Wednesday's cold, wet weather may not have been conducive to grabbing an ice pop or an ice cream snack, but Texas A&M senior Ian Weber remained optimistic.
Weber, bundled up in a thick peacoat, worked the window at Frio's Gourmet Pops truck for the grand opening of the Wayside Food Park in College Station, and while sales weren't brisk thanks to the December chill, he wasn't deterred.
"I'm excited," he said as he prepared a gingerbread and graham cracker ice cream treat for serving. "I think this food truck park was a good idea."
The Wayside Food Park, located in Northgate in the 200 block of University Drive, features as many as 10 food trucks offering a wide variety of edibles to hungry Aggies. While Wednesday's first official day got off to a slow start as the weather put a damper on foot traffic off the edge of Texas A&M's campus, the grills remained hot, the freezers stayed crisp and food truck owners and employees kept smiling.
The idea to have a food truck park in Aggieland first came about several years ago from Derek Barre, the owner of DBQ Barbecue & Catering, a food truck normally parked alone on Texas Avenue directly across from campus.
"I opened up my truck about five years ago, and I realized that in College Station there aren't [food] trucks parked together like in Austin," said Barre, an Austin native.
So Barre spoke with College Station City Councilman James Benham, who loved the idea of a food truck park in town. Benham presented the concept of allowing such an establishment to other council members, who in 2015 agreed to approve an ordinance allowing this new creation.
"This allows not just my park, but the ordinance allows for all food truck parks to be here," Barre said.
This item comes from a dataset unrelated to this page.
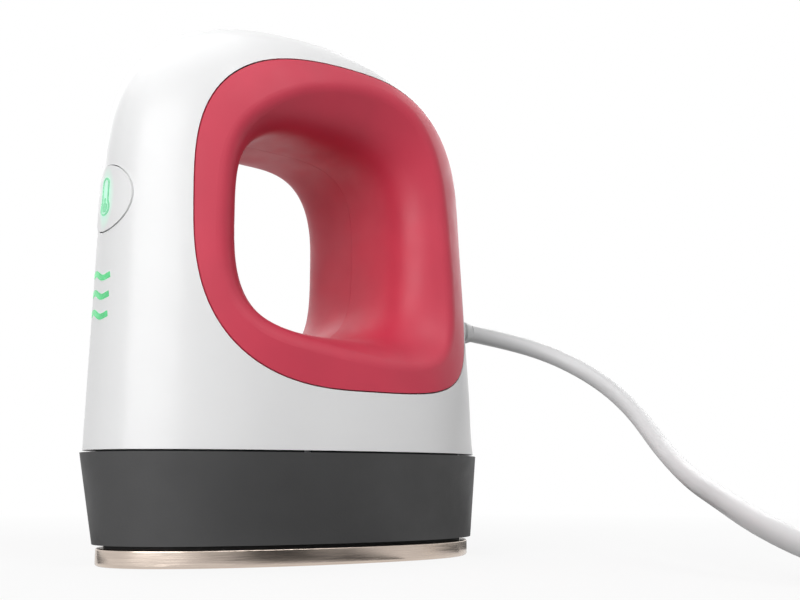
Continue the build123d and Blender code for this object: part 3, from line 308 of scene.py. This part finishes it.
# %% [markdown]
# ## Plug
# The plug is moulded in one with the cord: a ribbed neck, then a flat body with rounded edges and three
# finger ridges on each broad side. The body is a cube that is scaled, has its cord end drawn in and is then
# bevelled; the ridges are bevelled bars that stand a little proud of it. Its axes run across, up and along
# the tail. They have to be right-handed, or every shape made on them would come out inside out.

# %% Plug axes and body
plug_neck = 8.0
plug_body_length = 20.0
plug_width = 25.0
plug_height = 13.8                 # over the ridges
plug_edge = 2.6
plug_cord_end = (0.72, 0.86, 1.0)  # how far the cord end is drawn in
ridge_size = (15.0, 1.0, 1.3)
ridge_rise = 0.3
ridge_pitch = 3.2
ridge_middle = 11.5                # from the neck

plug_across = Vector((-math.cos(tail), -math.sin(tail), 0))
plug_turn = Matrix((plug_across, Vector((0, 0, 1)), tail_way)).transposed()
plug_frame = Matrix.Translation(tail_end * MM) @ plug_turn.to_4x4()

plug_shape = bmesh.new()
body_size = (plug_width, plug_height - 2 * ridge_rise, plug_body_length)
body_verts = block(plug_shape, plug_frame, (0, 0, plug_neck + plug_body_length / 2), body_size)
inward = plug_frame.inverted()
cord_end = [vert for vert in body_verts if (inward @ vert.co).z < (plug_neck + 1) * MM]
bmesh.ops.scale(plug_shape, vec=plug_cord_end, space=inward, verts=cord_end)
soften(plug_shape, list(plug_shape.edges), plug_edge, segments=5)
ridge_place = (plug_height - ridge_size[1]) / 2
for side in (-1, 1):
    for ridge in (-1, 0, 1):
        along = plug_neck + ridge_middle + ridge * ridge_pitch
        soft_block(plug_shape, plug_frame, (0, side * ridge_place, along), ridge_size, width=0.4, segments=3)
print("plug handedness", round(plug_turn.determinant()))

# %% Plug neck
neck_rings = 3
neck_ring_pitch = 2.2
neck_first_ring = 0.9              # from the tail's end
neck_ring_radius = 3.1             # of the first ring
neck_ring_growth = 0.75            # from one ring to the next
neck_root_radius = 5.2
neck_ring_profile = [(0.0, -0.15), (0.25, 0.0), (1.2, 0.3), (1.3, -0.4), (1.9, -0.35)]

neck_stations = [(0.0, sleeve_mouth_radius), (0.3, sleeve_mouth_radius + 0.35)]
for ring in range(neck_rings):
    start = neck_first_ring + ring * neck_ring_pitch
    outer = neck_ring_radius + ring * neck_ring_growth
    neck_stations += [(start + along, outer + out) for along, out in neck_ring_profile]
neck_stations += [(plug_neck - 0.2, neck_root_radius), (plug_neck + 0.8, neck_root_radius + 0.3)]


def neck_frame(distance):
    """The plug's axes, moved along its neck."""
    return plug_frame @ Matrix.Translation((0, 0, distance * MM))


grow_sleeve(plug_shape, neck_stations, neck_frame)
plug_shell = put_in_place("plug_shell", plug_shape, "cord_boot", "plug_body")

# %% [markdown]
# ## Plug blades
# Two flat brass blades with softened edges, each with a hole near its tip. A blade is a bevelled bar, and
# its hole is cut by a Boolean modifier. The modifier's result is then taken as the mesh, so that no cutter
# is left in the scene.

# %% Blades and their cutter
blade_spacing = 12.7
blade_size = (1.5, 6.35, 16.0)
blade_sink = 0.01                  # into the plug's body
hole_radius = 1.6
hole_place = 4.2                   # from the blade's middle towards its tip
cutter_length = 4.0

blade_shape = bmesh.new()
cutter_shape = bmesh.new()
blade_middle = plug_neck + plug_body_length + blade_size[2] / 2 - blade_sink
for side in (-1, 1):
    aside = side * blade_spacing / 2
    soft_block(blade_shape, plug_frame, (aside, 0, blade_middle), blade_size, width=0.45, segments=2)
    hole = plug_frame @ Matrix.Translation(Vector((aside, 0, blade_middle + hole_place)) * MM)
    bmesh.ops.create_cone(cutter_shape, cap_ends=True, segments=32, radius1=hole_radius * MM,
                          radius2=hole_radius * MM, depth=cutter_length * MM,
                          matrix=hole @ Matrix.Rotation(math.pi / 2, 4, "Y"))
print("blades", len(blade_shape.faces), "faces before the holes")

# %% Cut the holes


def loose_object(name, shape):
    """Puts a bmesh into the scene as an object that is needed only for a while."""
    mesh = bpy.data.meshes.new(name)
    shape.to_mesh(mesh)
    shape.free()
    item = bpy.data.objects.new(name, mesh)
    bpy.context.scene.collection.objects.link(item)
    return item


whole = loose_object("whole_blades", blade_shape)
cutter = loose_object("blade_cutter", cutter_shape)
cut = whole.modifiers.new("holes", "BOOLEAN")
cut.object = cutter
cut.solver = "EXACT"
cut_mesh = bpy.data.meshes.new_from_object(whole.evaluated_get(bpy.context.evaluated_depsgraph_get()))
drilled = bmesh.new()
drilled.from_mesh(cut_mesh)
bpy.data.objects.remove(cutter)
bpy.data.objects.remove(whole)
plug_prongs = put_in_place("plug_prongs", drilled, "blade_brass", "plug_blades")

# %% [markdown]
# ## Coil tie
# A hook-and-loop strap holds the coil: a band that goes round the bundle of turns, with its free end lapped
# over the top. The band starts as a cube with its two ends taken off, its corners are bevelled, and the
# wall is given its thickness by solidify. The lapped end is a thin bevelled bar.

# %% Coil tie
tie_angle = math.radians(215.0)
tie_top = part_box("coil_tie")[1].z / MM
tie_width = 7.6
tie_outer = coil_turn_radius
tie_inner = 14.0
tie_corner = 1.6
strap_thickness = 0.7
lap_size = (13.0, 6.8, strap_thickness)
lap_from_end = 9.5                 # to the lap's middle, from the band's outer end
lap_rise = 0.1                     # of the lap's middle over the band's top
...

With Alex Jester and Matt Abegglen, Barre got to work on building Wayside. He was able to lease land right off of the Northgate district next to Chimy's restaurant, with what he said was congenial acceptance from other restaurants and bars in the area. Barre said he feels Wayside is not taking away business from the other companies, but rather enhancing the Northgate experience with the addition of food and non-alcoholic beverages, although beer and wine will soon be sold at Wayside once permits have been finalized.
"It's not a bar," he said. "Beer and wine will be there to have with your food. We'll [stop selling] those drinks at midnight -- this isn't a place to come and get shots."
Wayside has a permanent pavilion covering a cafeteria-style eating area. In addition to hosting the food trucks, Wayside has a permanent restaurant facility that sells drinks and food, as well as having restrooms. Shade is present for the summer, and large heaters warm the pavilion in the cold.
"We sunk in about half a million dollars putting in a foundation, grading, building this pavilion," Barre said. "This is not normal for a food truck park."
Food trucks will be able to open as early as 5 a.m. each day and stay open as late as 3 a.m. The business owners operate independently of Wayside, each paying a $1,500 monthly lease to sell their goods but being accountable to the health department on their own.
While the park can accommodate up to 10 trucks, on Wednesday there were seven open. Available items included ice cream, barbecue, savory sandwiches, donuts and crepes, depending on the truck.
"If an ice cream place wants to sell ice cream during the winter, I say go for it," Barre said. "If a hot cocoa truck comes in during the summer, that's OK, too. ... I'm looking for places that add diversity and bring something good to this park."
Beny Fam, a cook with food truck Moki Hoki, took a big step in coming to Wayside. The food truck owned by Houstonite Xiang Lin is the only one of its kind, serving both ice cream as well as savory sandwich-style food out of handmade waffles. Though Moki Hoki has been operating in Houston, owners and employees saw online that Wayside was opening up and wanted to move everything from the big city to try and feed the student population in Aggieland.
The cold rain put a damper on the fresh scents coming from Moki Hoki's grill, but Fam said that like his new neighbor over at Frio's, he has optimistic for the future. The waffle wielders will be staying at Wayside as long as they need to.
"We just came here to give it a try," Fam said. "Houston is a good place, too."